The file turbine.txt contains runs of an experiment on two input variables, blade speed (in/sec) and voltage measuring sensor extension (in) describing the configuration of a gas turbine generator, and measuring the volts (voltage) output by the system. (Stripped down version of exercise 6.4 in Myers, Montgomery, and Anderson–Cook (2016) using data from Table E6.4.)

  1. Write the design matrix in coded form.
  2. Fit a second-order model, find the stationary point and interpret and visualize the fitted response surface.
  3. Calculate and visualize a confidence region for the stationary point at the 90% and 95% levels. Approximately what proportion of those regions lie inside the design region?

#6: Viscosity

Consider an experiment summarized in viscosity.txt that studied a response triple (yield, viscosity and molecular weight molewt) as a function of two inputs, time and temperature (temp).

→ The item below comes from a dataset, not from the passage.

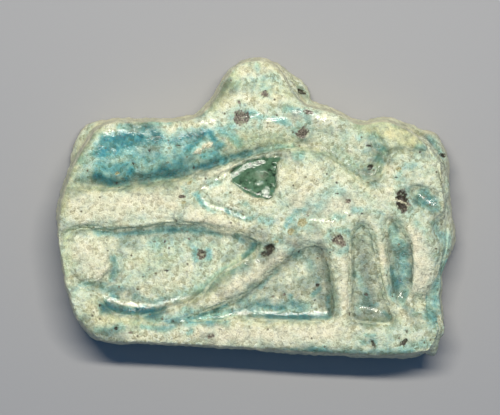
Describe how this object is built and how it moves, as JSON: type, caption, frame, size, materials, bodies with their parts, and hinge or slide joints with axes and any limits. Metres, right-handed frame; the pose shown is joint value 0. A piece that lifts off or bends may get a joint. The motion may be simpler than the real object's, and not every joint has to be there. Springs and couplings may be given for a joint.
{
  "type": "wedjat eye amulet",
  "caption": "Flat-backed glazed eye amulet with a brow, a teardrop and a curl in relief, hung by a cord hole through the lug on its brow.",
  "frame": {"origin": "centre of the bounding box at the flat back, which lies on the surface", "axes": "+X along the eye, toward its falcon markings; +Y toward the lug on the brow; +Z out of the carved face"},
  "size_m": [0.034, 0.0258, 0.0055],
  "materials": {
    "glazed_ware": "satin"
  },
  "bodies": {
    "root": {"wedjat_amulet": "glazed_ware"}
  },
  "joints": []
}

For this question focus only on the viscosity output, ignoring the other two (yield and molewt). (Adapted from exercise 6.15 in Myers, Montgomery, and Anderson–Cook (2016) using data from Table E7.4.)

  1. Perform a canonical analysis on the second-order model for these data.
  2. Use the double linear regression method to find confidence intervals on the eigenvalues.
  3. Interpret the fitted surface.

References

Myers, RH, DC Montgomery, and CM Anderson–Cook. 2016. Response Surface Methodology: Process and Product Optimization Using Designed Experiments. John Wiley & Sons.

Draper, NR. 1963. “Ridge Analysis of Response Surfaces.” Technometrics 5 (4). Taylor & Francis: 469–79.

Bisgaard, S, and B Ankenman. 1996. “Standard Errors for the Eigenvalues in Second-Order Response Surface Models.” Technometrics 38 (3). Taylor & Francis Group: 238–46.

Schmidt, SR, and RG Launsby. 1989. Understanding Industrial Designed Experiments. Air Academy Press.